A LESSEE WHO BREACHES A PROVISION OF THE LEASE REQUIRING HIM TO MAKE CERTAIN REPAIRS OR TO DELIVER UP THE PREMISES AT THE TERMINATION OF THE LEASE IN A CERTAIN CONDITION IS LIABLE IN DAMAGES FOR THE REASONABLE COST OF MAKING SUCH REPAIRS OR OF PUTTING THE PREMISES IN THE CONDITION PRESCRIBED BY THE LEASE. * * *. BUT THE PLAINTIFF IS NOT TO BE PUT IN A BETTER POSITION THAN IT WOULD HAVE BEEN IF THE DEFENDANT HAD PERFORMED THE TERMS OF THE LEASE. THE LOCATION AND CHARACTER OF THE DEMISED PREMISES MUST BE CONSIDERED; AND THE REASONABLE COST OF REPAIRS, IN SOME INSTANCES, WOULD FURNISH THE PROPER MEASURE OF DAMAGES WHILE, IN OTHER INSTANCES, THE VALUE OF THE PREMISES MAY BE SUCH THAT THE INCURRENCE OF EXPENSE FOR REPAIRS WOULD NOT BE A REASONABLE, PRACTICAL OR ECONOMICAL METHOD OF DEALING WITH THE PROPERTY. SUCH EXPENSE MIGHT GREATLY EXCEED ANY DIMINUTION OF THE FAIR MARKET VALUE OF THE LAND THAT WAS CAUSED BY THE DEFENDANT'S NONPERFORMANCE OF THE PROVISIONS OF THE LEASE. * * *. THE DIMINUTION IN THE FAIR MARKET VALUE OF THE PREMISES THAT RESULTED FROM THE DEFENDANT'S CONDUCT WAS THE PROPER MEASURE OF DAMAGES. SEE ALSO IN THIS CONNECTION VICTOR A. HARDER REALTY AND C. CO. V. CITY OF NEW YORK, 64 N.Y.S. 2D 310; 51 C.J.S. LANDLORD AND TENANT, SEC. 416, 17 C.J. 882, 883.

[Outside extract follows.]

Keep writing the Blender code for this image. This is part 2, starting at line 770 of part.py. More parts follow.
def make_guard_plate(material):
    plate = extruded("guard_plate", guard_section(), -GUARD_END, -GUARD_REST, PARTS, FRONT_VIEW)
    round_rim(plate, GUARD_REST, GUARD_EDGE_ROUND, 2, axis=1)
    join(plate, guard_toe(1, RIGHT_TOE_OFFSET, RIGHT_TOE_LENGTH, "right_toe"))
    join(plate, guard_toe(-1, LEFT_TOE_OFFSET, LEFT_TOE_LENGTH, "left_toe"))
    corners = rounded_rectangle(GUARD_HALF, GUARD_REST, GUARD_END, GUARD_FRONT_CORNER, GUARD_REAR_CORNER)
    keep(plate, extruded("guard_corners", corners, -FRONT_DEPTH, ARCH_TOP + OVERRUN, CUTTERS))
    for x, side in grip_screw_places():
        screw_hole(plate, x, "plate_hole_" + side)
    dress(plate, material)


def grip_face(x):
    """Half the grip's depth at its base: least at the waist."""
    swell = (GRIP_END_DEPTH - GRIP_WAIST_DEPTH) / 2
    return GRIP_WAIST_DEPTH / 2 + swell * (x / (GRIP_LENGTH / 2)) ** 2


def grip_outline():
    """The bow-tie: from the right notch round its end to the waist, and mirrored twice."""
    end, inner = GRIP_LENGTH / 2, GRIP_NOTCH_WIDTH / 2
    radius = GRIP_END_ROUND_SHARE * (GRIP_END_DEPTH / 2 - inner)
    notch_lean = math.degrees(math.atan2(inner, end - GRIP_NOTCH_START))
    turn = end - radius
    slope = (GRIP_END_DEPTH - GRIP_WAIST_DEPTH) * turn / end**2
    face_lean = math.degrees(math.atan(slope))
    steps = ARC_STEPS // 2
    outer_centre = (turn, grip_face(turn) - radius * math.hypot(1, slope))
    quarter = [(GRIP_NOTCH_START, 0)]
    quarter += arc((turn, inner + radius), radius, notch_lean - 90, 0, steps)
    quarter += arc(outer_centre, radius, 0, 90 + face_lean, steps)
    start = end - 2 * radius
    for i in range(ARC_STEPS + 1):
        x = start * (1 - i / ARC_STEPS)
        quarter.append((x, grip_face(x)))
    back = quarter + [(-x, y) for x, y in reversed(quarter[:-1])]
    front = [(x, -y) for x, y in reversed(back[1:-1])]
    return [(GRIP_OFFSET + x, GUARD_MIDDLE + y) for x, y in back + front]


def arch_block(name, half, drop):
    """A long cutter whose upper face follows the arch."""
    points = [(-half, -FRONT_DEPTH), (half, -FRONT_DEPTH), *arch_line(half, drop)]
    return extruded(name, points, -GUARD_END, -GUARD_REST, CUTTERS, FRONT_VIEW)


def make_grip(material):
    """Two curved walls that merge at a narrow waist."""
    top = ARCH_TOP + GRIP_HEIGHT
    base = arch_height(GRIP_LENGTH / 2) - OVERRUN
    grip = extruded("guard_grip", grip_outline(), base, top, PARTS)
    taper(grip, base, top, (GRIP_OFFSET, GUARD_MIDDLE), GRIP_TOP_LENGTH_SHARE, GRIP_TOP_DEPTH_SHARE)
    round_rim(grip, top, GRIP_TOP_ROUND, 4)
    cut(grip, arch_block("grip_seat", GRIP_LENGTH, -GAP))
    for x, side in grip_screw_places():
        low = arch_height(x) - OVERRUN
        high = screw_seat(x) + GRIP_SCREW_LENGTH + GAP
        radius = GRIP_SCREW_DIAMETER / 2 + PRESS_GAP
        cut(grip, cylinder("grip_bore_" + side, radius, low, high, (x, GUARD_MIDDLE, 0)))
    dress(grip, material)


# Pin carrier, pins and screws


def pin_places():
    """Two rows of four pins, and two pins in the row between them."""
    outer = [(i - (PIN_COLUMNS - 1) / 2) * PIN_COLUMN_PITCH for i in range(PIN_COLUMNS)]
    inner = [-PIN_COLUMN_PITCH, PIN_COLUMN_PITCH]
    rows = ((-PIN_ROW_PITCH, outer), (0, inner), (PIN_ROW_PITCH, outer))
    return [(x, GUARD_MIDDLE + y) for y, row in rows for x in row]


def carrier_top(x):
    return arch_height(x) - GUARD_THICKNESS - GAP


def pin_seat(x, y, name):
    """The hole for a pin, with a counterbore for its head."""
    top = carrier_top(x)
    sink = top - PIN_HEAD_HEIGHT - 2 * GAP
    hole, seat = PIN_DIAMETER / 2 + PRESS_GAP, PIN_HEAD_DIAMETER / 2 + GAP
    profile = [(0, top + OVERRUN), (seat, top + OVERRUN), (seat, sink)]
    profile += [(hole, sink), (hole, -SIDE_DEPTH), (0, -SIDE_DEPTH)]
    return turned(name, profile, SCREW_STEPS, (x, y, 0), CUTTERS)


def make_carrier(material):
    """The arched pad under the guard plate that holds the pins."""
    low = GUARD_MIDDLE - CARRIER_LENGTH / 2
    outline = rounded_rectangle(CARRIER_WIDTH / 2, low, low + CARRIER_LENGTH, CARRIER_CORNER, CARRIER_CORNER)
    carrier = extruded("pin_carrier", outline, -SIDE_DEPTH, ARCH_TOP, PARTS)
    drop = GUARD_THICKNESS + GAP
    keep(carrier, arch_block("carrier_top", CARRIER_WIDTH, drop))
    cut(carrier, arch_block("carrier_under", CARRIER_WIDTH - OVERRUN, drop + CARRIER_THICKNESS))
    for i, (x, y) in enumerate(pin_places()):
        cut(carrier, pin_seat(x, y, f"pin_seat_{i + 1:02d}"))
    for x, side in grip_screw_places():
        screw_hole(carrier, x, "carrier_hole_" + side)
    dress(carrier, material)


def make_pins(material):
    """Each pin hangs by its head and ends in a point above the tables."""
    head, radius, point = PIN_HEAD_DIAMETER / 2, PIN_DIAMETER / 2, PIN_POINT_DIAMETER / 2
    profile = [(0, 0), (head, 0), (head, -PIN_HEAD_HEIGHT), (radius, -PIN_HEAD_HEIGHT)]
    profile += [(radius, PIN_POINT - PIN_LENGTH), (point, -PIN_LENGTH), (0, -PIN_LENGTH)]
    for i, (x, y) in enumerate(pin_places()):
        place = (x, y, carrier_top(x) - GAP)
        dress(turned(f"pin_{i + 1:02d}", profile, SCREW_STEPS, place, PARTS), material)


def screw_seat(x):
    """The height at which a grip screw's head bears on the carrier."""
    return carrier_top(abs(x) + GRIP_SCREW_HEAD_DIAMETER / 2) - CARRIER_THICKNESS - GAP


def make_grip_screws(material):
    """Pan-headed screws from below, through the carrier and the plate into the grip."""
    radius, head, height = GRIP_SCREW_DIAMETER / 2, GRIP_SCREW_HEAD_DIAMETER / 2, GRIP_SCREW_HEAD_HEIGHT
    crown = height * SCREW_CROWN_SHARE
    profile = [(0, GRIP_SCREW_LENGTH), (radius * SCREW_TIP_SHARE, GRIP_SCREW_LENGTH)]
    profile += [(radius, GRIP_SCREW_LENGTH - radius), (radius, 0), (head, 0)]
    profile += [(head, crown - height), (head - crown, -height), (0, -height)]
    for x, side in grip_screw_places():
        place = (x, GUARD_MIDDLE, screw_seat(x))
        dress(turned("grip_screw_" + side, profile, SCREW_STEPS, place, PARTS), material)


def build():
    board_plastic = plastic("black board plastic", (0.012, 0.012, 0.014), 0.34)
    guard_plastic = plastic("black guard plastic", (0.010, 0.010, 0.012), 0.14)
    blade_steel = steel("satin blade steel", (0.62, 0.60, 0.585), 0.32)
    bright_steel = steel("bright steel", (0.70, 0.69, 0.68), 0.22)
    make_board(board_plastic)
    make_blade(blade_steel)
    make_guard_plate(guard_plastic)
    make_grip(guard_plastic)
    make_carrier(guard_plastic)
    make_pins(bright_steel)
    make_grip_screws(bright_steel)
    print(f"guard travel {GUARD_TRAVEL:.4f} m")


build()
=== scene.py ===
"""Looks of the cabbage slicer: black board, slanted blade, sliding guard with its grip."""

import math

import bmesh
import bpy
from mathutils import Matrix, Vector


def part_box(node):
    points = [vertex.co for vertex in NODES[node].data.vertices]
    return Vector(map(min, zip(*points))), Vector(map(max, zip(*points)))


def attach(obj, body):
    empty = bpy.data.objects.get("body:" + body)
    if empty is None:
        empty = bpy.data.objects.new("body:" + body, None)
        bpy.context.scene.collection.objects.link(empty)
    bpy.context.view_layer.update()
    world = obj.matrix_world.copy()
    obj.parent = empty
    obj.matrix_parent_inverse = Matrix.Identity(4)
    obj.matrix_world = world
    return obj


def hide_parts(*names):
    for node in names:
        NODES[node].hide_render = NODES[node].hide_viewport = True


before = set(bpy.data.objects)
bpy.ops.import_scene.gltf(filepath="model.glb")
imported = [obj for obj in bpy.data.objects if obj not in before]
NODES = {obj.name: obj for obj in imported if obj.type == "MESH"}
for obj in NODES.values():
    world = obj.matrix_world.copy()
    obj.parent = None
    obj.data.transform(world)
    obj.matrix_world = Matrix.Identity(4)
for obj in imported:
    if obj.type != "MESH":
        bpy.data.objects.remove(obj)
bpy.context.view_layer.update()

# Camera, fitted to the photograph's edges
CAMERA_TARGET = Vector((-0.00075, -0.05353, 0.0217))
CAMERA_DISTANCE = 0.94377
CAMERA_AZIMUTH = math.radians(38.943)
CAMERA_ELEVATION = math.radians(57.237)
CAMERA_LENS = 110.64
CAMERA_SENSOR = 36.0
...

IN VIEW OF SUCH AUTHORITIES AND THEIR APPARENT APPLICABILITY TO SITUATIONS SUCH AS DISCLOSED BY THE FACTS IN THE PRESENT CASE, THIS OFFICE WOULD NOT BE WARRANTED IN CONCLUDING THAT ANY GREATER AMOUNT COULD LEGALLY BE EXPENDED FOR RESTORATION OR PAID TO THE LESSOR IN LIEU THEREOF THAN THE AMOUNT BY WHICH THE MARKET VALUE OF THE PREMISES HAS BEEN DIMINISHED BY THE GOVERNMENT'S FAILURE TO RESTORE AS PROVIDED IN THE LEASE.

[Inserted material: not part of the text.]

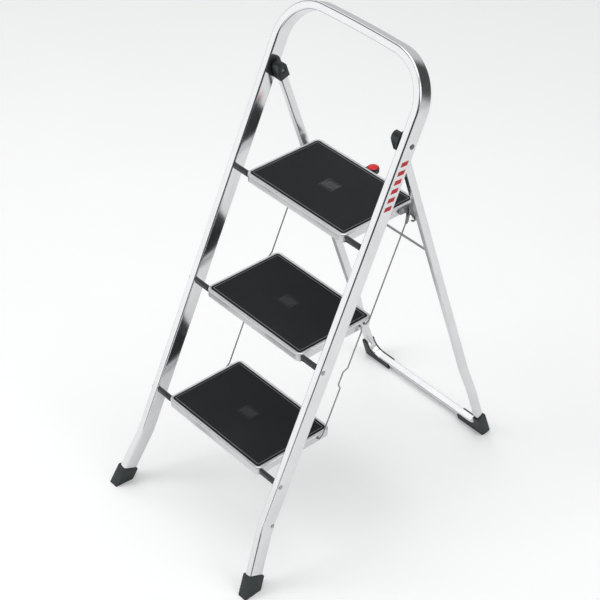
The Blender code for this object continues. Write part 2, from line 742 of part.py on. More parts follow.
def build_hook_plate(side):
    """Steel plate on the side of the top tread that sits on the leg stud."""
    top = STUD_Z + STUD_R + GAP
    pts = [(138.0, 7.5), (181.0, 7.5), (184.5, 4.0), (184.5, -12.0), (186.0, -24.0), (185.0, -29.0),
           (182.0, -29.0), (181.0, top / MM - 2.0), (180.0, top / MM), (171.5, top / MM), (166.8, -16.5),
           (163.2, -32.0), (160.5, -35.8), (156.5, -35.8), (154.6, -33.0), (157.6, -18.0), (157.0, -7.5),
           (141.0, -6.5), (136.0, -2.0), (136.0, 5.5)]
    loop = [(y * MM, z * MM) for y, z in pts]
    mid = side * (HOOK_X0 + HOOK_X1) / 2.0
    ob = slab([loop], HOOK_X1 - HOOK_X0, yz_frame(AXLES[2] + X * mid))
    as_part(ob)
    nm = "left" if side < 0 else "right"
    for k, ((dy, dz), r) in enumerate(((UP_PIVOT, WIRE_R + GAP), (BAIL_PIVOT, BAIL_R + GAP))):
        cut(ob, rod_x(side * 0.14, side * 0.16, AXLES[2] + Vector((0.0, dy, dz)), r, 12),
            "cut_plate_%s_%d" % (nm, k))
    bake(ob)
    ob = finish(ob, "hook_plate_" + nm, "steel", smooth=False)
    return set_origin(ob, AXLES[2])


def build_hook_rivet(side):
    c = AXLES[2] + Vector((0.0, 0.1465, 0.0036))
    x = HOOK_X1 + GAP
    prof = [(x + 1.7 * MM, 0.0), (x + 1.5 * MM, 1.8 * MM), (x + 0.9 * MM, 3.0 * MM), (x, 3.6 * MM), (x, 0.0)]
    ob = lathe_x([(side * a, r) for a, r in prof], c, 16)
    as_part(ob)
    ob = finish(ob, "hook_rivet_" + ("left" if side < 0 else "right"), "steel")
    return set_origin(ob, AXLES[2])


# ------------------------------------------------------------------- links
def link_points(i_top, pivot, off, side, kink):
    """Bent link between the same pivot of two treads."""
    dy, dz = pivot
    top = AXLES[i_top] + Vector((0.0, dy, dz))
    bot = AXLES[i_top - 1] + Vector((0.0, dy, dz))
    length = (top - bot).length
    x_in = side * (TREAD_W / 2.0 - WALL - 3.5 * MM)
    xw = side * WIRE_X

    def at(a, o, x=None):
        p = top - U * a + N * o
        p.x = xw if x is None else x
        return p
    pts = [at(0.0, 0.0, x_in), at(0.0, 0.0)]
    pts += [at(0.011, off)]
    if kink is not None:
        pts += [at(0.094, off), at(0.103, kink), at(0.132, kink), at(0.141, off)]
    pts += [at(length - 0.011, off), at(length, 0.0), at(length, 0.0, x_in)]
    return rounded_path(pts, 2.1 * MM, 3)


def build_link(which, side):
    if which == "upper":
        pts, i = link_points(2, UP_PIVOT, UP_OFF, side, None), 2
        piv = AXLES[2] + Vector((0.0, *UP_PIVOT))
    else:
        pts, i = link_points(1, LP_PIVOT, LP_OFF, side, LP_KINK), 1
        piv = AXLES[1] + Vector((0.0, *LP_PIVOT))
    ob = wire(pts, WIRE_R, 2)
    as_part(ob)
    ob = finish(ob, "link_wire_%s_%s" % (which, "left" if side < 0 else "right"), "steel")
    return set_origin(ob, piv)


# -------------------------------------------------------------------- lock
LOCK = AXLES[2] + Vector((0.0, *BAIL_PIVOT))


def build_bail():
    """Rod across the tread with a hook at each end that wraps the stud."""
    def loc(x, dy, dz):
        return AXLES[2] + Vector((x, dy * MM, dz * MM))
    xj = 152.3 * MM
    arm = [(xj, 178.0, -3.0), (xj, 184.0, -14.0), (xj, 185.0, -24.0), (xj, 182.0, -32.5),
           (xj, 174.5, -35.0), (xj, 169.0, -31.5)]
    right = [loc(*p) for p in arm]
    left = [Vector((-p.x, p.y, p.z)) for p in right]
    pts = rounded_path(left[::-1] + right, 3.5 * MM, 3)
    ob = wire(pts, BAIL_R, 2)
    as_part(ob)
    ob = finish(ob, "lock_bail", "steel")
    return set_origin(ob, LOCK)


def build_lever():
    """Plastic thumb lever: a neck through the skirt and a D-shaped paddle."""
    n = 14
    rad = LEVER_R
    cy = LEVER_Y
    side = [(8.0 * MM, 172.5 * MM), (8.0 * MM, cy - 14.2 * MM), (13.9 * MM, cy - 9.6 * MM), (13.7 * MM, cy - 4.5 * MM)]
    loop = list(side)
    for k in range(n + 1):
        a = math.radians(180.0 * k / n)
        loop.append((rad * math.cos(a), cy + rad * math.sin(a)))
    loop += [(-x, y) for x, y in side[::-1]]
    base = slab([loop], 7.6 * MM, tread_frame(2, -3.0 * MM))
    round_edges(base, 0.9 * MM, 1, 45.0)
    bake(base)
    weld(base.data)
    as_part(base)
    pad = [(rad * 0.93 * math.cos(2 * math.pi * k / 20), cy + rad * 0.93 * math.sin(2 * math.pi * k / 20))
           for k in range(20)]
    boss = slab([pad], 7.2 * MM, tread_frame(2, -0.4 * MM))
    cut(base, boss, "add_lever_boss", "UNION")
    cut(base, rod_x(-0.02, 0.02, LOCK, BAIL_R + GAP, 12), "cut_lever_rod")
    bake(base)
    weld(base.data)
    ob = finish(base, "lock_lever", "plastic")
    return set_origin(ob, LOCK)


def build_lock_disc():
    """Crowned round button on the paddle."""
    c = AXLES[2] + Vector((0.0, LEVER_Y, 3.2 * MM + GAP))
    prof = [(0.0, 3.0), (4.2, 2.8), (7.6, 2.15), (9.9, 1.2), (11.0, 0.3), (11.0, 0.0), (0.0, 0.0)]
    n = 24
    bm = bmesh.new()
    rings = []
    for r, z in prof:
        if r == 0.0:
            rings.append([bm.verts.new(c + Vector((0.0, 0.0, z * MM)))])
        else:
            rings.append([bm.verts.new(c + Vector((r * MM * math.cos(2 * math.pi * k / n),
                                                   r * MM * math.sin(2 * math.pi * k / n), z * MM)))
                          for k in range(n)])
    for a, b in zip(rings, rings[1:]):
        for k in range(n):
            j = (k + 1) % n
            if len(a) == 1:
                bm.faces.new((a[0], b[k], b[j]))
            elif len(b) == 1:
                bm.faces.new((a[k], b[0], a[j]))
            else:
                bm.faces.new((a[k], b[k], b[j], a[j]))
    bmesh.ops.recalc_face_normals(bm, faces=bm.faces)
    me = bpy.data.meshes.new("disc")
    bm.to_mesh(me)
    bm.free()
    ob = bpy.data.objects.new("disc", me)
    bpy.context.scene.collection.objects.link(ob)
    as_part(ob)
    ob = finish(ob, "lock_disc", "red")
    return set_origin(ob, LOCK)


def build_spring():
    """Torsion spring wound on the bail beside the lever."""
    r = BAIL_R + GAP + 0.6 * MM
    turns, per = 5, 12
    pts = []
    for k in range(turns * per + 1):
        a = 2.0 * math.pi * k / per
        pts.append(LOCK + Vector((10.0 * MM + 1.5 * MM * k / per, r * math.cos(a), r * math.sin(a))))
    pts.append(LOCK + Vector((17.5 * MM, 4.4 * MM, 5.5 * MM)))
    ob = wire(pts, 0.5 * MM, 1)
    as_part(ob)
    ob = finish(ob, "lock_spring", "steel")
    return set_origin(ob, LOCK)


LABELS = ["bottom", "middle", "top"]

build_front_frame()
for side in (-1, 1):
    build_front_foot(side)
    build_hinge_bracket(side)
    build_hinge_pin(side)
    build_rail_rivet(side)
for i, label in enumerate(LABELS):
    build_axle(i, label)
    for side in (-1, 1):
        build_sleeve(i, label, side)
build_rear_frame()
build_cross_rod()
for side in (-1, 1):
    build_stud(side)
    build_hinge_cap(side)
    build_rear_foot(side)
for i, label in enumerate(LABELS):
    build_tray(i, label)
    build_mat(i, label)
for side in (-1, 1):
    build_hook_plate(side)
    build_hook_rivet(side)
    build_link("upper", side)
    build_link("lower", side)
build_bail()
build_lever()
build_lock_disc()
build_spring()

for ob in list(bpy.context.scene.collection.objects):
    bpy.context.scene.collection.objects.unlink(ob)
bpy.context.view_layer.update()
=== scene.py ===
import math

import bpy
import bmesh
import numpy as np
from mathutils import Matrix, Vector


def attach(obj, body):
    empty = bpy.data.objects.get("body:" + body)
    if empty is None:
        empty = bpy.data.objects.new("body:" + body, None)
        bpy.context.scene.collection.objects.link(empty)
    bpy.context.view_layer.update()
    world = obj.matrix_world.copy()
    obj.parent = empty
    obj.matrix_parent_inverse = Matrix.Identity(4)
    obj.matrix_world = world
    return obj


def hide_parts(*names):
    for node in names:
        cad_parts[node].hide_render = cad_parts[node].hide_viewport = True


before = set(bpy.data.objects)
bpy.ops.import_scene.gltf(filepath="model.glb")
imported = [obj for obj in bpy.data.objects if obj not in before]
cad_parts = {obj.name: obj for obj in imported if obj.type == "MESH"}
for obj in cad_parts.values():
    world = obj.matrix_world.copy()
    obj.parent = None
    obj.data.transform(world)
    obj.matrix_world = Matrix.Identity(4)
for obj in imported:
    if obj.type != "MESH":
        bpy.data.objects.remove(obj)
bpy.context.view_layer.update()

# ------------------------------------------------------------------ sizes
MM = 0.001
Y_SHIFT = -0.3728
ALPHA = math.radians(64.7)
FRAME_W, TUBE_A, TUBE_B = 0.416, 0.0185, 0.0345
FRAME_LEN, CROWN_R, CROWN_SAG = 1.158, 0.106, 0.0015
SPLAY, S_BEND, FOOT_S, FOOT_TOP = 0.022, 0.150, 0.020, 0.049
BETA = math.radians(72.1)
REAR_W, REAR_A, REAR_B, REAR_JOG, REAR_CORNER_R = 0.360, 0.0143, 0.0175, 0.0075, 0.042
HINGE_S, HINGE_T = 0.993, 0.0205
AXLE_S, AXLE_T = [0.2522, 0.5122, 0.7722], 0.007
TREAD_W, TREAD_Y0, TREAD_Y1 = 0.295, -0.009, 0.187
RIM_Z, SKIRT_Z, TREAD_R = 0.011, -0.008, 0.013
GAP = 0.0003
UP_PIVOT, LP_PIVOT = (0.163, 0.003), (0.1515, 0.0025)
UP_OFF, LP_OFF, LP_KINK = 0.0056, 0.0054, -0.004
BAIL_PIVOT = (0.178, -0.003)
STUD_Y, STUD_Z, STUD_R = 0.1763, -0.0266, 0.0036
CROSS_ROD_L = 0.3265
WIRE_X = 0.152

X = Vector((1.0, 0.0, 0.0))
U = Vector((0.0, math.cos(ALPHA), math.sin(ALPHA)))
N = Vector((0.0, math.sin(ALPHA), -math.cos(ALPHA)))
D = Vector((0.0, math.cos(BETA), -math.sin(BETA)))
E = Vector((0.0, math.sin(BETA), math.cos(BETA)))
ORG = Vector((0.0, 0.0031 + Y_SHIFT, 0.0))


def rail(s, t, x=0.0):
    return ORG + U * s + N * t + X * x


HINGE = rail(HINGE_S, HINGE_T)
AXLES = [rail(s, AXLE_T) for s in AXLE_S]
LEG_LEN = HINGE.z / math.sin(BETA)


def leg(length, n, x=0.0):
    return HINGE + D * length + E * n + X * x


LABELS = ["bottom", "middle", "top"]
SIDES = ((-1, "left"), (1, "right"))
scene = bpy.context.scene

# ------------------------------------------------------------------ camera
cam_data = bpy.data.cameras.new("camera")
cam_data.sensor_width = 36.0
cam_data.lens = 1804.88 / 600.0 * 36.0
cam_data.clip_start = 0.05
cam_data.clip_end = 60.0
camera = bpy.data.objects.new("camera", cam_data)
scene.collection.objects.link(camera)
camera.location = (2.2216, -1.9320, 2.7095)
yaw, pitch, roll = math.radians(49.346), math.radians(-37.548), math.radians(-0.188)
look = Vector((-math.sin(yaw) * math.cos(pitch), math.cos(yaw) * math.cos(pitch), math.sin(pitch)))
right = Vector((math.cos(yaw), math.sin(yaw), 0.0))
up = right.cross(look)
cx = right * math.cos(roll) + up * math.sin(roll)
cy = up * math.cos(roll) - right * math.sin(roll)
camera.rotation_euler = Matrix((cx, cy, -look)).transposed().to_euler()
scene.camera = camera


# --------------------------------------------------------------- materials
class Nodes:
    """Small helper round one material's node tree."""

    def __init__(self, name, colour, metallic, rough, specular=0.5):
        self.mat = bpy.data.materials.new(name)
        self.mat.use_nodes = True
        self.nt = self.mat.node_tree
        self.bsdf = self.nt.nodes["Principled BSDF"]
        self.bsdf.inputs["Base Color"].default_value = (*colour, 1.0)
        self.bsdf.inputs["Metallic"].default_value = metallic
        self.bsdf.inputs["Roughness"].default_value = rough
        self.bsdf.inputs["Specular IOR Level"].default_value = specular
        self.mat.diffuse_color = (*colour, 1.0)
        self.bump_out = None

    def add(self, kind, **props):
        n = self.nt.nodes.new(kind)
        for k, v in props.items():
            setattr(n, k, v)
        return n

    def link(self, a, b):
        self.nt.links.new(a, b)

    def coords(self, kind="Object", scale=(1, 1, 1), rotation=(0, 0, 0)):
        tc = self.add("ShaderNodeTexCoord")
        mp = self.add("ShaderNodeMapping")
        mp.inputs["Scale"].default_value = scale
        mp.inputs["Rotation"].default_value = rotation
        self.link(tc.outputs[kind], mp.inputs["Vector"])
        return mp.outputs["Vector"]

    def noise(self, vec, scale, detail=4.0, rough=0.55, distortion=0.0):
        n = self.add("ShaderNodeTexNoise")
        n.inputs["Scale"].default_value = scale
        n.inputs["Detail"].default_value = detail
        n.inputs["Roughness"].default_value = rough
        n.inputs["Distortion"].default_value = distortion
        self.link(vec, n.inputs["Vector"])
        return n.outputs["Fac"]

    def remap(self, value, lo, hi, a, b):
        n = self.add("ShaderNodeMapRange")
        n.clamp = True
        n.inputs["From Min"].default_value = lo
        n.inputs["From Max"].default_value = hi
        n.inputs["To Min"].default_value = a
        n.inputs["To Max"].default_value = b
        self.link(value, n.inputs["Value"])
        return n.outputs["Result"]

    def math(self, op, a, b):
        n = self.add("ShaderNodeMath", operation=op)
        self.link(a, n.inputs[0])
        if isinstance(b, (int, float)):
            n.inputs[1].default_value = b
        else:
            self.link(b, n.inputs[1])
        return n.outputs[0]

    def ramp(self, value, stops):
        n = self.add("ShaderNodeValToRGB")
        el = n.color_ramp.elements
        while len(el) < len(stops):
            el.new(0.5)
        for e, (p, c) in zip(el, stops):
            e.position = p
            e.color = (*c, 1.0)
        self.link(value, n.inputs["Fac"])
        return n.outputs["Color"]

    def bump(self, height, strength, distance):
        n = self.add("ShaderNodeBump")
        n.inputs["Strength"].default_value = strength
        n.inputs["Distance"].default_value = distance
        self.link(height, n.inputs["Height"])
        if self.bump_out is not None:
            self.link(self.bump_out, n.inputs["Normal"])
        self.bump_out = n.outputs["Normal"]
        self.link(self.bump_out, self.bsdf.inputs["Normal"])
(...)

ACCORDINGLY, YOUR FIRST QUESTION IS ANSWERED IN THE AFFIRMATIVE. THE FIRST QUESTION HAVING BEEN ANSWERED IN THE AFFIRMATIVE, THE SECOND QUESTION REQUIRES NO ANSWER. SINCE YOUR THIRD QUESTION APPEARS HYPOTHETICAL, IT IS BELIEVED THAT A CONSIDERATION THEREOF SHOULD BE RESERVED PENDING THE SUBMISSION OF AN ACTUAL CASE.